# [Requirement]
Reproduce only the lines of the material below that start at the line containing "Write part 3 of the three.js" and stop at the line containing "moulded cap on". Keep both end lines.

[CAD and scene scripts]

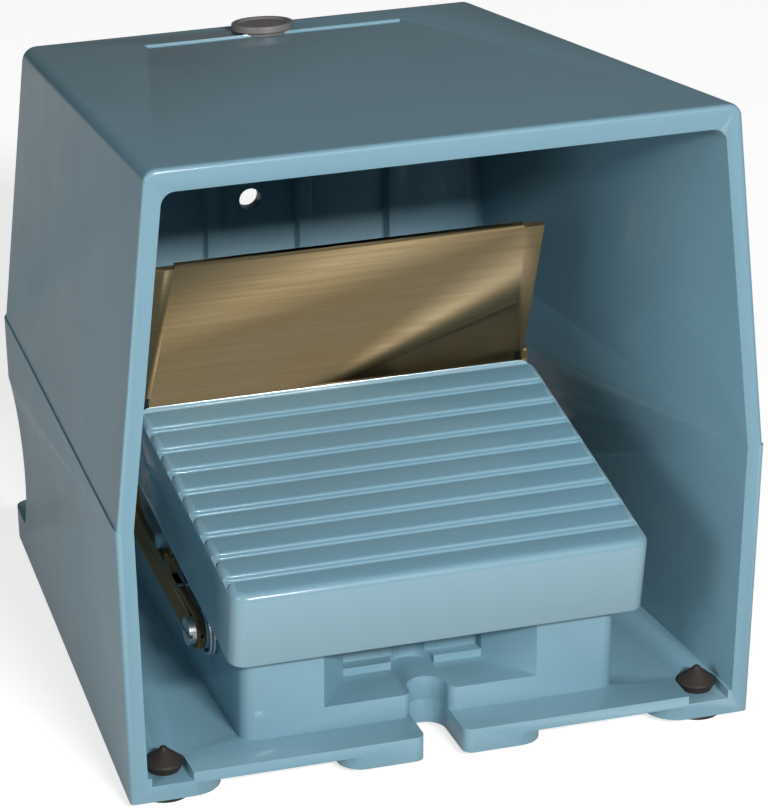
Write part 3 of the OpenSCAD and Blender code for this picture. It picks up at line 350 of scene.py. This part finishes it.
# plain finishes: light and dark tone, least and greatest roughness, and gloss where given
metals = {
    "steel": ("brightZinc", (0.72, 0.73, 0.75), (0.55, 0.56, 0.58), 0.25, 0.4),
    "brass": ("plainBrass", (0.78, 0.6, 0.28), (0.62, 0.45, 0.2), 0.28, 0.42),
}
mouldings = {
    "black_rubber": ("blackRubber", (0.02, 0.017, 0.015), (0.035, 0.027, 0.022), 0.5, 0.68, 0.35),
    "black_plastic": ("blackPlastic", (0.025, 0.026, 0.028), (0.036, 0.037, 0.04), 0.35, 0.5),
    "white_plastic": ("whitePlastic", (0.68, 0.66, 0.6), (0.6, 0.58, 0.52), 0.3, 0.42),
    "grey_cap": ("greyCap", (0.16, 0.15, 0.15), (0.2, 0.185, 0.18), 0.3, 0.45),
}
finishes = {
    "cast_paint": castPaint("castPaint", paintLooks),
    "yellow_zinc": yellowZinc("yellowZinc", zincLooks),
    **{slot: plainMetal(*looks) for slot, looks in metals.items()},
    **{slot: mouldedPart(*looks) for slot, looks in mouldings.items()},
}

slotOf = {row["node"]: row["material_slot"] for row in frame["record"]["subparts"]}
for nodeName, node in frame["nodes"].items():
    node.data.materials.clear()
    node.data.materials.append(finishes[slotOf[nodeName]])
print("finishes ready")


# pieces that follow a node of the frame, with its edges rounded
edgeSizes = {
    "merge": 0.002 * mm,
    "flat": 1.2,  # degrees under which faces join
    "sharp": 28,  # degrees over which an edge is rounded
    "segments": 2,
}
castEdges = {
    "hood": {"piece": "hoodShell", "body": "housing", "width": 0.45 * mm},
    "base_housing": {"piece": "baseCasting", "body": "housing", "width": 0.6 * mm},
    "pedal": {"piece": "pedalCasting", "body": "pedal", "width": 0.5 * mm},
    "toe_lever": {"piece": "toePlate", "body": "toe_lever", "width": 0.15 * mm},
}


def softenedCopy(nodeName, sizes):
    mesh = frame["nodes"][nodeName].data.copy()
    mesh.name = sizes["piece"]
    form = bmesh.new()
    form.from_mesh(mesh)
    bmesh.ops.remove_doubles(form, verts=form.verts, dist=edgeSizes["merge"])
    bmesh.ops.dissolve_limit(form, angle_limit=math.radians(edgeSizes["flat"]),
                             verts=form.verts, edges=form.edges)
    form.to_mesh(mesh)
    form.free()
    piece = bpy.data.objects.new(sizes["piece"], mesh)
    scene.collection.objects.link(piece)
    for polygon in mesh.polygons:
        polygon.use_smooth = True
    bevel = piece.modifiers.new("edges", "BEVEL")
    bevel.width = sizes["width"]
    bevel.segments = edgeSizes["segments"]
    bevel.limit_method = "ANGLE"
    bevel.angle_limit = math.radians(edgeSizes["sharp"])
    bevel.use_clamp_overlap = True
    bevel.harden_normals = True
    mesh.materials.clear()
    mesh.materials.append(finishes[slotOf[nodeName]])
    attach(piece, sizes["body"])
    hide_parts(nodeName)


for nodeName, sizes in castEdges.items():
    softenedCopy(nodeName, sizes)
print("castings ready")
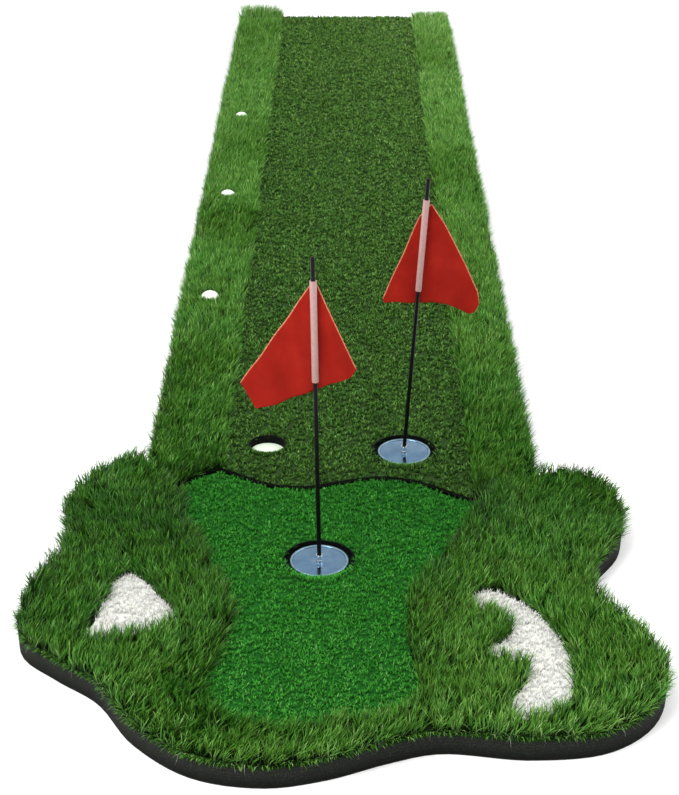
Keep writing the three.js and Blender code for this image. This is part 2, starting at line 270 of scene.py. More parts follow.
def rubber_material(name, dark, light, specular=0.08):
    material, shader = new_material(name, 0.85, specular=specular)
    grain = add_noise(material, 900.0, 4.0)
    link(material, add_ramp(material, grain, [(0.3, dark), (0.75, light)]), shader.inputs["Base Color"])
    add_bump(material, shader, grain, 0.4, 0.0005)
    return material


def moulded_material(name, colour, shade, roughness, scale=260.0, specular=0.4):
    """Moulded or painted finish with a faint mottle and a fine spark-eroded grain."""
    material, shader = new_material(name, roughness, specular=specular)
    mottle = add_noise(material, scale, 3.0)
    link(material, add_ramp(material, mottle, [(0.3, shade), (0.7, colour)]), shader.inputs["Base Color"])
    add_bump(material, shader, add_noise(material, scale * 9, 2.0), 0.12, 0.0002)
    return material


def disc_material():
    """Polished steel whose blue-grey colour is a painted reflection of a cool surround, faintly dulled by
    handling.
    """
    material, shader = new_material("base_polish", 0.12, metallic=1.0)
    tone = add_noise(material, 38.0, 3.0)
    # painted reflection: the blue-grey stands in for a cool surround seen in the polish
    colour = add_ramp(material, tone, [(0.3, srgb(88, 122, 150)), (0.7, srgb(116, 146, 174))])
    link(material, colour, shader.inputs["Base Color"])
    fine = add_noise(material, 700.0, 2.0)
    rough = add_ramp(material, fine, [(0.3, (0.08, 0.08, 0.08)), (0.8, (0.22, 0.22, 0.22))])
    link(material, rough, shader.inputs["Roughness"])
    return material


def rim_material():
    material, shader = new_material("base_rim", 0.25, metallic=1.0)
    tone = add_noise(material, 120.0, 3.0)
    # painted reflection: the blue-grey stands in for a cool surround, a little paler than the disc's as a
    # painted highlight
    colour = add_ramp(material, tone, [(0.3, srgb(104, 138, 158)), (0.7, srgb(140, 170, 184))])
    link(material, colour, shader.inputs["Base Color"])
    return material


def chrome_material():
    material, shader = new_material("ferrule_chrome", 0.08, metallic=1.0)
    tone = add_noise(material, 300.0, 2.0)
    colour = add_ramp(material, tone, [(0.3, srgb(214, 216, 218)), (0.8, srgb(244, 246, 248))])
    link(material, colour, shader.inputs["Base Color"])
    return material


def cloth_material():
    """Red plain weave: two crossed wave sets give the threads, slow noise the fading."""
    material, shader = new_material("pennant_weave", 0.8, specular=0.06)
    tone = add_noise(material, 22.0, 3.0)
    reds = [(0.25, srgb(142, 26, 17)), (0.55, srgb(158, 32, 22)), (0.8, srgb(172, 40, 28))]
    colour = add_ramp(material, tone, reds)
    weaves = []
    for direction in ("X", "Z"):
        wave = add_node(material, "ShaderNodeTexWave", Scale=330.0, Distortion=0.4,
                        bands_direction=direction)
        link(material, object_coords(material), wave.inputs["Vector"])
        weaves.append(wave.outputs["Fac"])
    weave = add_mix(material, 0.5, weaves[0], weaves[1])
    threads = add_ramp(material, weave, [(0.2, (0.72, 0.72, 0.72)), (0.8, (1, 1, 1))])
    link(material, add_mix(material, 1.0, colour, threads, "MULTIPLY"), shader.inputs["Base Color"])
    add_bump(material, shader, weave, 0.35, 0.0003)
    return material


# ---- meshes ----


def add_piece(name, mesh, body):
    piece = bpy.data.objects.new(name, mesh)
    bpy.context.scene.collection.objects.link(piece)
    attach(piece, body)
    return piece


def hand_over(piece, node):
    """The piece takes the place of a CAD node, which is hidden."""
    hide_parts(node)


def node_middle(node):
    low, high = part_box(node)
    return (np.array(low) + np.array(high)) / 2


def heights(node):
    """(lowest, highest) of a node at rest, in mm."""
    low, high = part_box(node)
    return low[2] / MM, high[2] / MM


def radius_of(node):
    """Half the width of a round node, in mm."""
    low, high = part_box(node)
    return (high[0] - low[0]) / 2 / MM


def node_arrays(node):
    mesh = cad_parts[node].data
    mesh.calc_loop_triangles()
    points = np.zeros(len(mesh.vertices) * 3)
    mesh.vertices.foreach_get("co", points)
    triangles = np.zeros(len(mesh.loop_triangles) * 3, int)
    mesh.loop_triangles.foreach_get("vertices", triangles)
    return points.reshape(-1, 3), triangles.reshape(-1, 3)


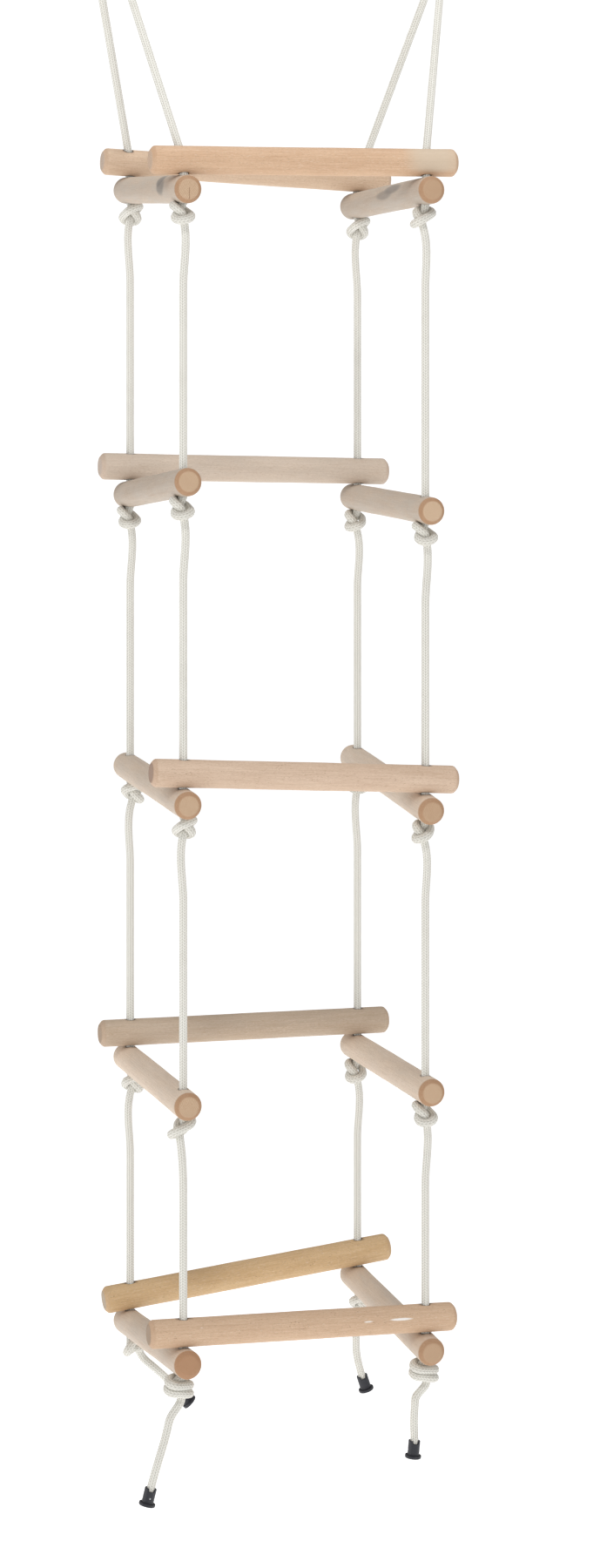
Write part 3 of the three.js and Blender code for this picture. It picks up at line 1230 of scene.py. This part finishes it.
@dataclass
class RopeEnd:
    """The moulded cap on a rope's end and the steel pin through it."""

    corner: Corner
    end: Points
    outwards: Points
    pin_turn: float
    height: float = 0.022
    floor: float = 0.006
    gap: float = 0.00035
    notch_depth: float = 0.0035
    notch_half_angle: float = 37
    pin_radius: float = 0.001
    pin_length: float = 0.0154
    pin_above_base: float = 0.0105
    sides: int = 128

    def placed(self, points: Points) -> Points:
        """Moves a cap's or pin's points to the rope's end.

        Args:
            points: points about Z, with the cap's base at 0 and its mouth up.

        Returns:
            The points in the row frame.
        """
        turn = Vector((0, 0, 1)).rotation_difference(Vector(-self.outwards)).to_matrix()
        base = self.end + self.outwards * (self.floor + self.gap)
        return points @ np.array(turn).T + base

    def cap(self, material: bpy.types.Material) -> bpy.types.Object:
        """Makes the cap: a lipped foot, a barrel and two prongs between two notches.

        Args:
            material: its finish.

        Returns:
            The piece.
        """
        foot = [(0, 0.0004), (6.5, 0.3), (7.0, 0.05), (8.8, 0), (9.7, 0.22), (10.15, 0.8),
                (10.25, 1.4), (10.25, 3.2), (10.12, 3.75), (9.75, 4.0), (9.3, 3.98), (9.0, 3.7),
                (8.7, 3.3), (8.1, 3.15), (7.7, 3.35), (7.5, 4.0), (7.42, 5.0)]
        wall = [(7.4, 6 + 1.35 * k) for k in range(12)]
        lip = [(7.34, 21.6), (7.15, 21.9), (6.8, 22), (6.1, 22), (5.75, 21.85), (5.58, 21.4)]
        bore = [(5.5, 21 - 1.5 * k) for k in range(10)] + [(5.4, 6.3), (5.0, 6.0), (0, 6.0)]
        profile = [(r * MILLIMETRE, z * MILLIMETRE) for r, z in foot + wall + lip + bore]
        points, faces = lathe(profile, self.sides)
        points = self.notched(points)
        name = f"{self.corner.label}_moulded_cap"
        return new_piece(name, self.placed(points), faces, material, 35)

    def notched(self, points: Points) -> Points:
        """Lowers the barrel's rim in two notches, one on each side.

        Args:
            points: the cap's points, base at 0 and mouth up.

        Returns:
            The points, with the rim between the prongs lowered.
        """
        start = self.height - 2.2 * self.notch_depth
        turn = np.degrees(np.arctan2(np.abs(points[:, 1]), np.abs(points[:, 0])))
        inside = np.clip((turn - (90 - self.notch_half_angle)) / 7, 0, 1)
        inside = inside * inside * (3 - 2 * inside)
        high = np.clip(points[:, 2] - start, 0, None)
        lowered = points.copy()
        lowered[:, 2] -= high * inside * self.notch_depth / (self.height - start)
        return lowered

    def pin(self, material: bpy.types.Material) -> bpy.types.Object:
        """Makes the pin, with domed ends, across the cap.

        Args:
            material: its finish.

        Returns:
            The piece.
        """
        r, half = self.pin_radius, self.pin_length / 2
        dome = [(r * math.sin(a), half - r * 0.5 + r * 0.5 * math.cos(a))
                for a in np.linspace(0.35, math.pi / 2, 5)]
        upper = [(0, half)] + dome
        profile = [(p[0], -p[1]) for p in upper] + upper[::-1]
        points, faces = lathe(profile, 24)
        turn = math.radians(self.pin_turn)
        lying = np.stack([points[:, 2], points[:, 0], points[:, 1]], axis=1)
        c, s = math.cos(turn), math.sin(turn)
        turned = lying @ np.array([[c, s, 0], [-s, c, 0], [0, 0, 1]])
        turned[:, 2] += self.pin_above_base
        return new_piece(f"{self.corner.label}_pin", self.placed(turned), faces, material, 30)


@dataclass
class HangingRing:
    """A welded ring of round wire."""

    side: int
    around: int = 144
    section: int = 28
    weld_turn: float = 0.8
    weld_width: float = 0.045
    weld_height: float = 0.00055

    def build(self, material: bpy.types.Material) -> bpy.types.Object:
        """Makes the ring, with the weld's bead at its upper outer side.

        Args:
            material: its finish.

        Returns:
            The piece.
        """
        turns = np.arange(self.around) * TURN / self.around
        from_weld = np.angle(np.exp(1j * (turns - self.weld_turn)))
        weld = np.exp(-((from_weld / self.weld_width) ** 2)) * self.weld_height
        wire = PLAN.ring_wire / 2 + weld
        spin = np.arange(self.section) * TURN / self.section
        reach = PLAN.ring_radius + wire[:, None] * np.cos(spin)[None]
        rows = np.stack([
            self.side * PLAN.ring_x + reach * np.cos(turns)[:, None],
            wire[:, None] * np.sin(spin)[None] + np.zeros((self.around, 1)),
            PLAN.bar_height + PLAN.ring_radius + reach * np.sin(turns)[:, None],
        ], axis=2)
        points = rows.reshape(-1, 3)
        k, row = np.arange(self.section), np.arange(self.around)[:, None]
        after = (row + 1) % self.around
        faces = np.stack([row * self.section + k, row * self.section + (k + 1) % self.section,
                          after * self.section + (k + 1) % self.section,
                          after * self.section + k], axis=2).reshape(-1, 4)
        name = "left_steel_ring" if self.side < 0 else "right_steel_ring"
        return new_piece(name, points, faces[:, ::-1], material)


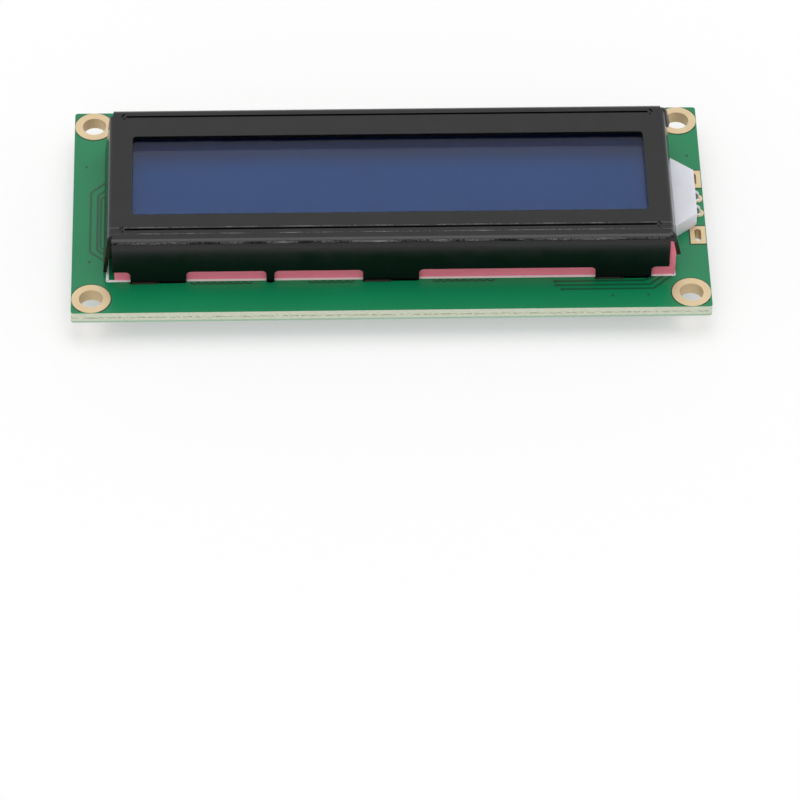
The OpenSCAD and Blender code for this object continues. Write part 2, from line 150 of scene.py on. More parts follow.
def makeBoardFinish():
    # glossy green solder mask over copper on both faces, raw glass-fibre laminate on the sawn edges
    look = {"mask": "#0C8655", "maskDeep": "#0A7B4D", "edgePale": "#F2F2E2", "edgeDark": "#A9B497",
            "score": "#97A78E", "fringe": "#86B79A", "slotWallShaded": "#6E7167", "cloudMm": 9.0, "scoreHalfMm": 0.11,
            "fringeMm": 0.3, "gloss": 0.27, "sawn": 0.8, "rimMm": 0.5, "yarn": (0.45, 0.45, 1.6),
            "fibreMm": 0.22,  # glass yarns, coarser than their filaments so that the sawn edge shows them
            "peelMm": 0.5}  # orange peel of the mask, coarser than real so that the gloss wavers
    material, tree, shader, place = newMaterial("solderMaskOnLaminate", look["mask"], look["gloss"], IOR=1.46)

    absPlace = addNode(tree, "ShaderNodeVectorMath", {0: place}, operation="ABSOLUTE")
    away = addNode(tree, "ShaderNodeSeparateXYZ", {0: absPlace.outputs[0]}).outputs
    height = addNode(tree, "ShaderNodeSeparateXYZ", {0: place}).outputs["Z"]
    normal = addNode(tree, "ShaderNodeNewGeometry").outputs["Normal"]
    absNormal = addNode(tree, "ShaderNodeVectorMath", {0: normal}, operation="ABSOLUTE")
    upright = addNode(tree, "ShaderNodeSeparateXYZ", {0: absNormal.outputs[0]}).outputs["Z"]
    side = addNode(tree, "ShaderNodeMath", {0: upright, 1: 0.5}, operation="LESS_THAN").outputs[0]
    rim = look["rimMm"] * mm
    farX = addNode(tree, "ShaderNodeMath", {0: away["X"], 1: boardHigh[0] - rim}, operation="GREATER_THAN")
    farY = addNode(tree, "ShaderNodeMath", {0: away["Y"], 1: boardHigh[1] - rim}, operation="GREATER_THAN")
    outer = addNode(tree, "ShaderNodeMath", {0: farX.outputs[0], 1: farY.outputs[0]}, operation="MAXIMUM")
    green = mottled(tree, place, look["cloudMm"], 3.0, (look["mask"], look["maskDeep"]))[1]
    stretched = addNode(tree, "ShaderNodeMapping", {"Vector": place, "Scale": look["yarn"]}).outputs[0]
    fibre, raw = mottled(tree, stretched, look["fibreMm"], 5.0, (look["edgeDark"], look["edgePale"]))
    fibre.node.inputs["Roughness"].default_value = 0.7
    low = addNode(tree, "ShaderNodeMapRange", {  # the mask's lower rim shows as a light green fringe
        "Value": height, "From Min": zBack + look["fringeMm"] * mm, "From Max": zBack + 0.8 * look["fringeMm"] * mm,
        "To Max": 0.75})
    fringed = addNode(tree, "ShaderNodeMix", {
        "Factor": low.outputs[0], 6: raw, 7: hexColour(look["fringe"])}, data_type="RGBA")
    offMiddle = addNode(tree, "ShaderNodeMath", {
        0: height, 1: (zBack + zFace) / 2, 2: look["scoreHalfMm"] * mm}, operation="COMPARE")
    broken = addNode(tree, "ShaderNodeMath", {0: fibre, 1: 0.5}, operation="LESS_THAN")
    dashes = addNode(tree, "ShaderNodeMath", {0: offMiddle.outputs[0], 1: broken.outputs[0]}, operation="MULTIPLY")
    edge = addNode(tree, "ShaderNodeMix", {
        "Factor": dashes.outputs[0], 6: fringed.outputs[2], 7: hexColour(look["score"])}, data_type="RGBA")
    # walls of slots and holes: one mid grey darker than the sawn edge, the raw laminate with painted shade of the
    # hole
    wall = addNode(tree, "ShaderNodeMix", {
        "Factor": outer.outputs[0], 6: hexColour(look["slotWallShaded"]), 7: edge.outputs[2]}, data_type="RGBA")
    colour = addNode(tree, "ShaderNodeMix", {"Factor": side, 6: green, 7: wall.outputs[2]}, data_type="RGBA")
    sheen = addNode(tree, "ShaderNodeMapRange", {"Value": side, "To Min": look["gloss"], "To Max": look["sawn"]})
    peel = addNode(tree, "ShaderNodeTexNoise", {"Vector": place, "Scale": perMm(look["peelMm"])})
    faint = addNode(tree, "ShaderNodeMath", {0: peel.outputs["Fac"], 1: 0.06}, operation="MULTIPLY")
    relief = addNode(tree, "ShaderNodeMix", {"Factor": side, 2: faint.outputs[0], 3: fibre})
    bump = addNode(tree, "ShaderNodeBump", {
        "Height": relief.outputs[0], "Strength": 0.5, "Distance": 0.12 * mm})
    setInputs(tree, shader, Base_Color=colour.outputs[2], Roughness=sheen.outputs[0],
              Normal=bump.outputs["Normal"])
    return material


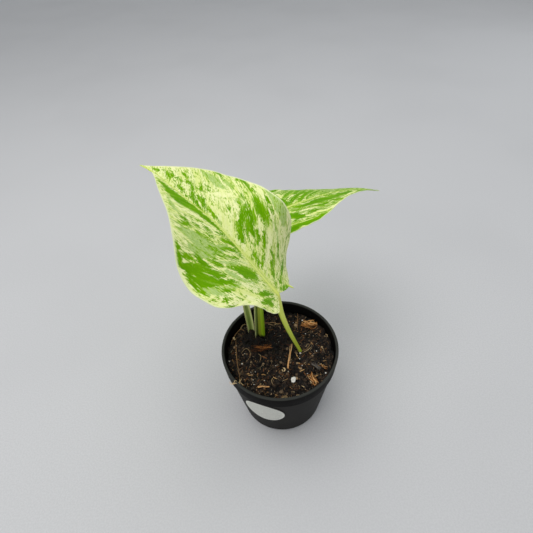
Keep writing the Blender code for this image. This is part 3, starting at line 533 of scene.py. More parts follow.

# [Result]
Write part 3 of the three.js and Blender code for this picture. It picks up at line 1230 of scene.py. This part finishes it.
@dataclass
class RopeEnd:
    """The moulded cap on a rope's end and the steel pin through it."""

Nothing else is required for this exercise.